My mom has dementia

She is pretty far gone. She forgets things from 4 minutes ago. She does not know what month, day, or year it is. She does dangerous and weird things. You know what I am talking about.

She gets nurse visits weekly. Nurses know what’s happening.

Thing is, because of things beyond my control, she has not yet gone to be formally diagnosed.

She just thinks her legs hurt. Otherwise she is healthy and has great memory.

I tell her that her memory is extremely bad and she forgets things after minutes. She does not believe me.

Should I start using the words “You have dementia, mom?”

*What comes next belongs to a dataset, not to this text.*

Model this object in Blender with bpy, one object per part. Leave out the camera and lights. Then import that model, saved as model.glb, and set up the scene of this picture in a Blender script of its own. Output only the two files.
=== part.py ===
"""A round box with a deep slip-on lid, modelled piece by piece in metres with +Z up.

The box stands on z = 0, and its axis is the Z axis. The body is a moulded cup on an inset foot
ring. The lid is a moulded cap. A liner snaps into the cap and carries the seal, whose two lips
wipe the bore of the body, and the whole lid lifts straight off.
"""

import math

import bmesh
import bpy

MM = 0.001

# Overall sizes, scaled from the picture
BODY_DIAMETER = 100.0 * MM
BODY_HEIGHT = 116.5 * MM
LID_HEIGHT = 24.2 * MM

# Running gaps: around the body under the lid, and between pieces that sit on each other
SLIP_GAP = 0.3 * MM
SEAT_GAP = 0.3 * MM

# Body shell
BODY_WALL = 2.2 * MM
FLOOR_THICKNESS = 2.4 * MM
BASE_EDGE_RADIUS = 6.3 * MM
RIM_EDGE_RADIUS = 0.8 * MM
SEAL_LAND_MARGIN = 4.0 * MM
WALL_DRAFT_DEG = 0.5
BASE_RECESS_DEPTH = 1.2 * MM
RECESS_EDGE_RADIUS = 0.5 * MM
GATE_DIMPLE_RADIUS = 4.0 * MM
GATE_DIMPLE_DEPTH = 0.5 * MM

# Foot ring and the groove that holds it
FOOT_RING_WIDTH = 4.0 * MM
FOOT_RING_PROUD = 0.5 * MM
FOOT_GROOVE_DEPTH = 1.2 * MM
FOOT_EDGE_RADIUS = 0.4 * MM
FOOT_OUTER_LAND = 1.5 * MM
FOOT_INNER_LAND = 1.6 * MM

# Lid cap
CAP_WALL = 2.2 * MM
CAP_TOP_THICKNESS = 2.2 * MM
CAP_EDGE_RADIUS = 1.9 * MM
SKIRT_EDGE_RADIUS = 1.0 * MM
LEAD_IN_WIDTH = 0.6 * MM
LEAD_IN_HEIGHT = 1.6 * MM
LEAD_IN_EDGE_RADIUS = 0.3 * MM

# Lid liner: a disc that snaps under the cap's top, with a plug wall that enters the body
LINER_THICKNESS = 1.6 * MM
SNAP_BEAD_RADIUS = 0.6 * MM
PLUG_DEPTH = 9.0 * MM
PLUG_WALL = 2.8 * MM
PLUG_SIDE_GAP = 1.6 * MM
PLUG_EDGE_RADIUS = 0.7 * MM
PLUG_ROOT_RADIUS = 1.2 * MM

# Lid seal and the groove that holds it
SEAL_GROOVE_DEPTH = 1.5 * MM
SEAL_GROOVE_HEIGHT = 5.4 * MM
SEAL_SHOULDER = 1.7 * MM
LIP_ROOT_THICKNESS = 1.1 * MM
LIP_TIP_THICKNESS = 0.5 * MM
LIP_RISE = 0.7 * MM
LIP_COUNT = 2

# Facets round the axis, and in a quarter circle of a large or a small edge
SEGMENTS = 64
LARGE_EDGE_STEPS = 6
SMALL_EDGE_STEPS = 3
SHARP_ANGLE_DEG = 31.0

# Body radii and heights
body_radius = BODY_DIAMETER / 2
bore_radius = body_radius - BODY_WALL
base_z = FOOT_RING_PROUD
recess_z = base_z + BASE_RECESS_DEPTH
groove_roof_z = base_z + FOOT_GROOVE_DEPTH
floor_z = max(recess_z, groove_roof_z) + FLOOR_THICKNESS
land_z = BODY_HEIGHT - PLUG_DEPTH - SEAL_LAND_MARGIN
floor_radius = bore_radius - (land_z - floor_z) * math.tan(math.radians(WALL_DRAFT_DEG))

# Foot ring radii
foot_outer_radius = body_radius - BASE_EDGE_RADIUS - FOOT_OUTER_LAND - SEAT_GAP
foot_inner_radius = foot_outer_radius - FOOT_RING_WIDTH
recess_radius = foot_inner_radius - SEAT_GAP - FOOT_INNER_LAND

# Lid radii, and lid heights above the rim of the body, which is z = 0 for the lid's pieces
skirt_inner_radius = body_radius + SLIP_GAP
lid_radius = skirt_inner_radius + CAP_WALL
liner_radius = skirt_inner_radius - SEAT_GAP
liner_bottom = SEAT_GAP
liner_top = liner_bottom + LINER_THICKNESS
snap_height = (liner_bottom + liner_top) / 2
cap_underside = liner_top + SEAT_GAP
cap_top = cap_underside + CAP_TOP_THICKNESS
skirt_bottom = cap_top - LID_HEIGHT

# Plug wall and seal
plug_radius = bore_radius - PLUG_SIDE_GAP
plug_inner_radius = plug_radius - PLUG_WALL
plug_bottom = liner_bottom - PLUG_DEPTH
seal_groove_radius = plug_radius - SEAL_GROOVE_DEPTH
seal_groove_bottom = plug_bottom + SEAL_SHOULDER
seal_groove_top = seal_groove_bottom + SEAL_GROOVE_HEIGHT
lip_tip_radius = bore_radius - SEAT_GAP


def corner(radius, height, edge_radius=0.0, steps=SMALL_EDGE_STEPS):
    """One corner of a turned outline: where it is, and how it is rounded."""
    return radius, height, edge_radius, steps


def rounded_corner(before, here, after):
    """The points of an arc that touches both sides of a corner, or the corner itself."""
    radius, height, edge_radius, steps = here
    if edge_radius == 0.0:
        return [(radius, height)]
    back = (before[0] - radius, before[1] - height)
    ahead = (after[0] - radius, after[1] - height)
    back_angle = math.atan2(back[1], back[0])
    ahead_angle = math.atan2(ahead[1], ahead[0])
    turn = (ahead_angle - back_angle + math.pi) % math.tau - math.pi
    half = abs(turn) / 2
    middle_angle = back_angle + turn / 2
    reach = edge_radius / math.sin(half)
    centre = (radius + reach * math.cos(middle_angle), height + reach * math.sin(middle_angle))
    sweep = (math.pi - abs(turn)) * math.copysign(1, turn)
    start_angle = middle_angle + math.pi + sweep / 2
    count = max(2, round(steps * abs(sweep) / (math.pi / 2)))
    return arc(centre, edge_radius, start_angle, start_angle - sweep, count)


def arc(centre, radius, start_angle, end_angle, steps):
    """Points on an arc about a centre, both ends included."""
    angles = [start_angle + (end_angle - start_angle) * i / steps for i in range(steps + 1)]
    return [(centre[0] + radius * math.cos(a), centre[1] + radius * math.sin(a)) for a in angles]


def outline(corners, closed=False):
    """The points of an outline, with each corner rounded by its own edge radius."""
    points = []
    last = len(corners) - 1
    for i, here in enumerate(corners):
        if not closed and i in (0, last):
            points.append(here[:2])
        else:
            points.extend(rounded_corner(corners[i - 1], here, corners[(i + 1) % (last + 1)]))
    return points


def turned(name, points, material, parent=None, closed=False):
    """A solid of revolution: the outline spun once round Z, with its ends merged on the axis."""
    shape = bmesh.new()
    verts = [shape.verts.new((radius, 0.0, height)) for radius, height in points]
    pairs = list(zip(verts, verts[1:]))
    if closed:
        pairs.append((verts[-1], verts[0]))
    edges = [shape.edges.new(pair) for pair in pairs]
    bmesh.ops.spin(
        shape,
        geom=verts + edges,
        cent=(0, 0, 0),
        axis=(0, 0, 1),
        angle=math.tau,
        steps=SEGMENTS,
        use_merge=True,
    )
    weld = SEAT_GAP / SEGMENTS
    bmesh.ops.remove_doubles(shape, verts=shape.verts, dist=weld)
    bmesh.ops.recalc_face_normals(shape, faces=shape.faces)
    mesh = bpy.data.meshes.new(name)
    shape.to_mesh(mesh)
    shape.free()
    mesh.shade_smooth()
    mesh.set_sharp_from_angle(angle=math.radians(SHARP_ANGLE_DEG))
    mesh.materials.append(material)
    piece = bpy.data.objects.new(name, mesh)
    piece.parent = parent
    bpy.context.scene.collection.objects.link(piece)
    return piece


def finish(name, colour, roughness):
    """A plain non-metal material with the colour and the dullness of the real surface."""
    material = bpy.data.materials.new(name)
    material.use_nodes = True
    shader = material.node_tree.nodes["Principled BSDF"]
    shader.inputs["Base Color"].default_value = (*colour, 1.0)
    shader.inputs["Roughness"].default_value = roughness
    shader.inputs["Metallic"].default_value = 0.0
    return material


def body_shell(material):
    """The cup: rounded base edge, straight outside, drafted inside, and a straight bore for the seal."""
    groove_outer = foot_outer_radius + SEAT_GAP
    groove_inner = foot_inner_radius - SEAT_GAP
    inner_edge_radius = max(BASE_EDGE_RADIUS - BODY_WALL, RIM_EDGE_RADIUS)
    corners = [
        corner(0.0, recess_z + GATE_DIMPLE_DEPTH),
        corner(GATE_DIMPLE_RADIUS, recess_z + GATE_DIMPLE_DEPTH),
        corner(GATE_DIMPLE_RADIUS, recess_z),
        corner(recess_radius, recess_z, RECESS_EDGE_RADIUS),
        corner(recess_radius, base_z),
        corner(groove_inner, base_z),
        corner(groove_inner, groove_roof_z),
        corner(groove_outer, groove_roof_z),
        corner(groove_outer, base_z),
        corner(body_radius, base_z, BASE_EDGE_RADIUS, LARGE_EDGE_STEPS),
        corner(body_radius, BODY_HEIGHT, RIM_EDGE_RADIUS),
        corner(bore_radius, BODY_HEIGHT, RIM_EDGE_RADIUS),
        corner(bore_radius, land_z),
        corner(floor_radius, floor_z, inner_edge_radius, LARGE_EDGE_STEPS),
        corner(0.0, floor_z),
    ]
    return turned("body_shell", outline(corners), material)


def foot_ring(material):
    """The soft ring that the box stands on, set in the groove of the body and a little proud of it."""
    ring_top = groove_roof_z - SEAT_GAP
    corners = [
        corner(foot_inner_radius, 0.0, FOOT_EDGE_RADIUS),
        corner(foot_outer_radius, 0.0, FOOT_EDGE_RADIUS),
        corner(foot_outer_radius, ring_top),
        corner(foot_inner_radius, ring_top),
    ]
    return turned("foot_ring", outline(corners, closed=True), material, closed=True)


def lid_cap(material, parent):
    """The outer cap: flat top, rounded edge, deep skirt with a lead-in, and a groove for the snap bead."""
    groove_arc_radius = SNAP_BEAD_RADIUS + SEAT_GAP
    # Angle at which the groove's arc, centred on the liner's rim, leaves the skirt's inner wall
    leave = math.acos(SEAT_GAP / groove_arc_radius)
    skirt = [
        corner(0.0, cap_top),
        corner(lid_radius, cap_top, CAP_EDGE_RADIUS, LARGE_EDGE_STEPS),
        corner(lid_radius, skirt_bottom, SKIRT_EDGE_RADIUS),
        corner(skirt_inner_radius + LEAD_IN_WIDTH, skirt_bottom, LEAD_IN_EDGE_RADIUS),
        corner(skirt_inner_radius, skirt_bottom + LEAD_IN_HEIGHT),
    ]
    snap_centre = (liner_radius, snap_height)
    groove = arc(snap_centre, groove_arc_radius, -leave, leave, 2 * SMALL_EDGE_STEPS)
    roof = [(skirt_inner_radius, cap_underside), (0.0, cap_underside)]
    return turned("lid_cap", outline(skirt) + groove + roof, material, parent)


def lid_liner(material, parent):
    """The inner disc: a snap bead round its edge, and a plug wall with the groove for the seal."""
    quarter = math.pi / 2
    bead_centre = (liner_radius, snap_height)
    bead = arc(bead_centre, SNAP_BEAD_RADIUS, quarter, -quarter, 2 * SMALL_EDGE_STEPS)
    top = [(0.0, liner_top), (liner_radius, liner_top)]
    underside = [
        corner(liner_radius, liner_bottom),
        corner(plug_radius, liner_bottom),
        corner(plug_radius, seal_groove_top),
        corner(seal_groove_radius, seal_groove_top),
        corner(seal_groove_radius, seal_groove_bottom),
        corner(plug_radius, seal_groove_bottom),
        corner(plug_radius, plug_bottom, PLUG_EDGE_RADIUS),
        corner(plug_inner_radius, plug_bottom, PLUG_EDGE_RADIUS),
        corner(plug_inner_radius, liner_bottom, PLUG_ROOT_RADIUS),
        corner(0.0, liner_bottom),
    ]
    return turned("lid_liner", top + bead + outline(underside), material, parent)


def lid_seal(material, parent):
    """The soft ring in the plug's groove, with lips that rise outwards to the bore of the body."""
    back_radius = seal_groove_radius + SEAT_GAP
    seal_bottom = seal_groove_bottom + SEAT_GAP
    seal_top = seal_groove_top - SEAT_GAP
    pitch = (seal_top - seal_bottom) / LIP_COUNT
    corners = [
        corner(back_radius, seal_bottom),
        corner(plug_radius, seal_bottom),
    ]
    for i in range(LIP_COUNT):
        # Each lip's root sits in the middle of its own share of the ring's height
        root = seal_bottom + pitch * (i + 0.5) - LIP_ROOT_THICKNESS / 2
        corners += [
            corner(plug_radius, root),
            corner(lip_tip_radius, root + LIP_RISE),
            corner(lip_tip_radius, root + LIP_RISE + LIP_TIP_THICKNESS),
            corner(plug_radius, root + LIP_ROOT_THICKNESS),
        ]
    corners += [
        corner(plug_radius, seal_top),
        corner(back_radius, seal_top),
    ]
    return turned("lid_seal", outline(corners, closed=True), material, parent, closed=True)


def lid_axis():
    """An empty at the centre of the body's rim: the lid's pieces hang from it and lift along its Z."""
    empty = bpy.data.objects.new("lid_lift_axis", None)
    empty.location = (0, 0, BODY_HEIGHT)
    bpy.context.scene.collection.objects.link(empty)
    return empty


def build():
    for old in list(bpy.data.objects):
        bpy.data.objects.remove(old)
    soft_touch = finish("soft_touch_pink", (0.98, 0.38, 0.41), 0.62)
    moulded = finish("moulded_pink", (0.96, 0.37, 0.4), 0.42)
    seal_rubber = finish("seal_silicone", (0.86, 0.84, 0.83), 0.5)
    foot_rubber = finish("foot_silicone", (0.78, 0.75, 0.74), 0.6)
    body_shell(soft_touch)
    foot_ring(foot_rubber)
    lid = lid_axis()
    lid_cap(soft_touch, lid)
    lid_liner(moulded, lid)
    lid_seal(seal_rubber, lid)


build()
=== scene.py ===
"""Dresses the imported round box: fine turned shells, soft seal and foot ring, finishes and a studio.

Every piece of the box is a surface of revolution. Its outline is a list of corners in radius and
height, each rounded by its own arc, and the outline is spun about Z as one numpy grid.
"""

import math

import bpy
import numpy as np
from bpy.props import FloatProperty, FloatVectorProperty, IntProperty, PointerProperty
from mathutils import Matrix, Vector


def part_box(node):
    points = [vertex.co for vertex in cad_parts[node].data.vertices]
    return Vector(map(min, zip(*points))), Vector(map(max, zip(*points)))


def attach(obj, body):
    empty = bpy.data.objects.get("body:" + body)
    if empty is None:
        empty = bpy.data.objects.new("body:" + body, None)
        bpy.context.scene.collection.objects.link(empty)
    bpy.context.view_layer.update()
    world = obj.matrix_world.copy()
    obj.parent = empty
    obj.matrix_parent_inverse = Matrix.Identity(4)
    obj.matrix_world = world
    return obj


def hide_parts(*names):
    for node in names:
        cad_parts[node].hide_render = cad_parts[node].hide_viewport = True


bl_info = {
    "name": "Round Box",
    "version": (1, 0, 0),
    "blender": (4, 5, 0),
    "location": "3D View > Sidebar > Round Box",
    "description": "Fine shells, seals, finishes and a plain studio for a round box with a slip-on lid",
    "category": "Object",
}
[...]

I know she will get extremely angry and not believe me.

Hi Gilbert
Welcome to the forum
In my opinion there is no point in telling your mom she has dementia. She will deny, get upset or angry, then forget. You will be even more frustrated. I used to go along with my husbands confabulations because he truly believed they were true. It’s not easy but easier than arguing.
Would be so much better if you could get an assessment arranged for her. She would be entitled to council tax discount and possibly you would get some help.
The Alzheimer’s society would be able to advise you.

No point. Good luck.

There IS a real point in having a dementia diagnosis, because then you qualify for exemption from Council Tax from the day of diagnosis, once you also apply for Attendance Allowance.
Do you have Power of Attorney, or are you mum’s DWP Appointee.
All this assuming you are in the UK?

Sounds incredibly difficult. Sorry to hear you’re in such a challenging situation. She would need a physical to make sure there is something out of sorts with her bloods etc before concluding. There are lots of other things that can effect memory. Early onset often runs genetically? Is this the case in your family? Keep encouraging her to see someone.

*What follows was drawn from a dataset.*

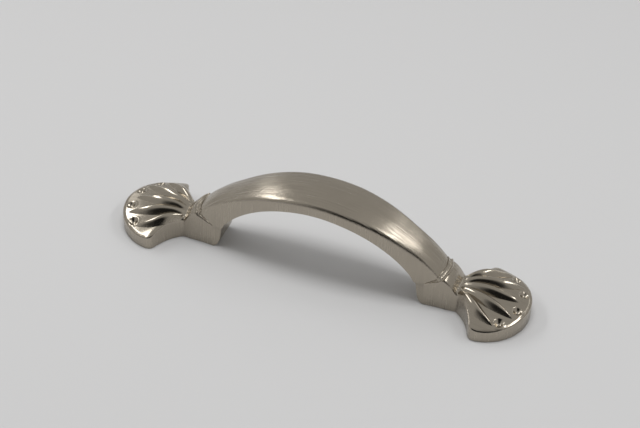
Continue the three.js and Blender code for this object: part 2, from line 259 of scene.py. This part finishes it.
# %% Rows along the ribs
RIB_PLANS = [
    [(45.1, 0), (50, 0), (56.5, 0), (62.6, 0)],
    [(44.9, 1.8), (49.6, 3.3), (56.6, 5.2), (62.2, 6.8)],
    [(44.8, 3.65), (48.1, 5.9), (52.2, 8.9), (57.4, 11.2)],
]
RIB_HALF_WIDTHS = [0.6, 1.05, 1.4, 1.75, 1.95, 1.85, 1.45, 0.85, 0.06]
RIB_ROWS, RIB_POINTS = 96, 401
RIM_STRIP, STRIP_GROWS = 0.9, 0.35
EDGE_START, EDGE_REST = 0.3, 2.6
rib_lines = [smooth_line(plan, RIB_POINTS) for plan in RIB_PLANS]


def border_at(v):
    """Width of the strip along the edge, narrow beside the neck."""
    return NECK_BORDER + (RIM_STRIP - NECK_BORDER) * smoothstep(0, STRIP_GROWS, v)


def with_gap(places, gaps):
    return np.column_stack([places, gaps])


def rib_features(v):
    """Feet and crests of the ribs at a share of their length, from the middle to the edge."""
    features = []
    half = along(RIB_HALF_WIDTHS, v)
    for line in rib_lines:
        k = v * (len(line) - 1)
        middle = np.array([np.interp(k, np.arange(len(line)), line[:, a]) for a in (0, 1)])
        ahead = line[min(int(k) + 1, len(line) - 1)] - line[min(int(k), len(line) - 2)]
        across = np.array([-ahead[1], ahead[0]]) / np.hypot(*ahead)
        features += [middle - across * half, middle, middle + across * half]
    return features[1:]


def edge_places(v, shift, insets):
    """Places from the border strip to the edge, sliding towards the tip as the shift grows."""
    start = EDGE_START + (tip_at - EDGE_REST - EDGE_START) * v
    slide = EDGE_REST - RIM_STRIP
    return on_outline(start + shift * (slide + insets), insets)


def rib_row(v):
    """Row that meets every rib at the same share of its length."""
    insets = edge_insets(border_at(v), SHELL_ROUND)
    edge = edge_places(v, 0, insets)
    inner = between(rib_features(v) + [edge[0]])
    return with_gap(np.concatenate([inner, edge]), np.concatenate([from_outline(*inner.T), insets]))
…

"Memory loss can just be a natural part of getting older.

Sometimes it may be caused by something common and treatable like:


anxiety or depression

sleeping problems (insomnia)

Occasionally, memory loss can be a sign of something more serious, such as dementia.

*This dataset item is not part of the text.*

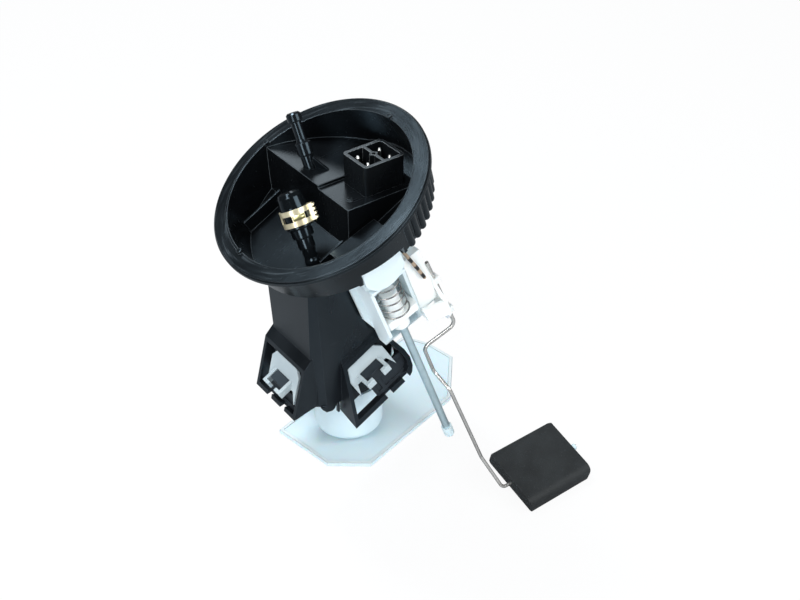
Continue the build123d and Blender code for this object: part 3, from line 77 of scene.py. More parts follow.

Do not try to self-diagnose the cause of your memory loss – always see a GP."

I read your post and please know you are not alone. My dad is 57 with early on set Alzheimer’s. It got worse this past year, and now that my mom and sister are home due to quarantine (I don’t live at home) they are afraid to leave him alone when my mom goes back to work and my sister goes back to college. It’s been really stressful for her. He isn’t totally gone and you can have conversations with him, so I imagine he’s in the beginning/middle stages but there has been a decline. You are doing an amazing job for your mother . Your emotional and mental well-being are also important. Making decisions for nursing homes or things like that is never easy, but I know a some point it becomes the best options. And you’re right, wishing it was over may sound cruel to others, but you don’t want to see the rapid decline be pronged longer to the point of suffering. Just know you are not alone!